First of all, each story ends with a two-sentence summary and lesson to take away from the passage. The publisher calls it a "Connection Circle" and explains, "These simple discussion starters help explain why God wants us to know this story and how it connects to a child's daily life." The connection circle at the end of the story of Joshua marching around the walls of Jericho says, "Sometimes God's plans are different from how we would do things. God's plans are good."
Secondly, the selection of stories seems more extensive and well-rounded than many children's Bibles on the market. For example, in the Old Testament, Isaac Digs Wells is included as a lesson on sharing, Esau Forgives retells the story of Jacob and Esau's reconciliation after Isaac steals Esau's blessing, and there are six stories about David instead of the two generally chosen. The best aspect of the New Testament picks is the inclusion of 16 stories after the Ascension of Christ. Readers get a good sense of the early church, a broader view of the lives of Peter and Paul, and of course learn about Heaven and telling others about Jesus.
Third, the Bible uses footnotes to explain things such as Passover, the Ark of the Covenant, and anointing.
The Bible also has 24 fun stickers at the back for children to use to mark favorite stories, "I heard this in Sunday School," "I read this with my Grandma," and so on.

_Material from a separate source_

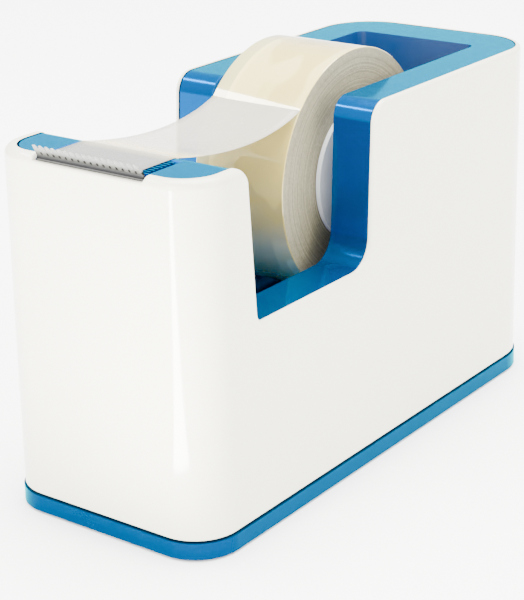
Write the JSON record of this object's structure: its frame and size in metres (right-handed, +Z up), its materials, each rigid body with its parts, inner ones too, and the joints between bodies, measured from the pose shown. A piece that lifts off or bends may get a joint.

What I Like: I really like the connection circles. They are well-written, theologically sound, and help parents and other adults relate the Bible to a child's life. I would pick God's Story for Me over any other Bible for this age range, simply to have the connection circles. The lessons in some stories are obvious, but for other stories, I, as a mom, appreciate having help. The story of Gideon and the Midianites ends with, "God cares for us. He will help us know what to do when people are mean to us." After Jesus' resurrection, Jesus asks Peter if he loves him and tells Peter to feed his sheep three times. The publishers explain Peter had said he didn't know Jesus but then was sorry. The connection circle says, "Jesus never stops loving us, even when we do wrong. He will help us obey."
I also like the way the publishers point to Jesus even from the beginning of the Old Testament. After Adam and Eve hid from God, we see a picture of Jesus and read, "But God never stopped loving them. God gave them a happy promise: Someone would come to make things right again."
What I Dislike: The publishers use exclamation points and capital letters in a somewhat capricious style. This was distracting as I was reading aloud, and made the reading more choppy. For example, part of the story Friends Help a Lame Man is written, "The house had stairs up to the flat roof! The men carried their friend up the stairs. They broke and pulled and tore to make a big HOLE in the ROOF! Then the four carefully LOWERED their friend on his mat right through that hole!" Though annoying, I think you would get used to the style after repeated readings.
Overall Rating: Very Good
Age Appeal: 2-5, but my 8-year-old still enjoys it.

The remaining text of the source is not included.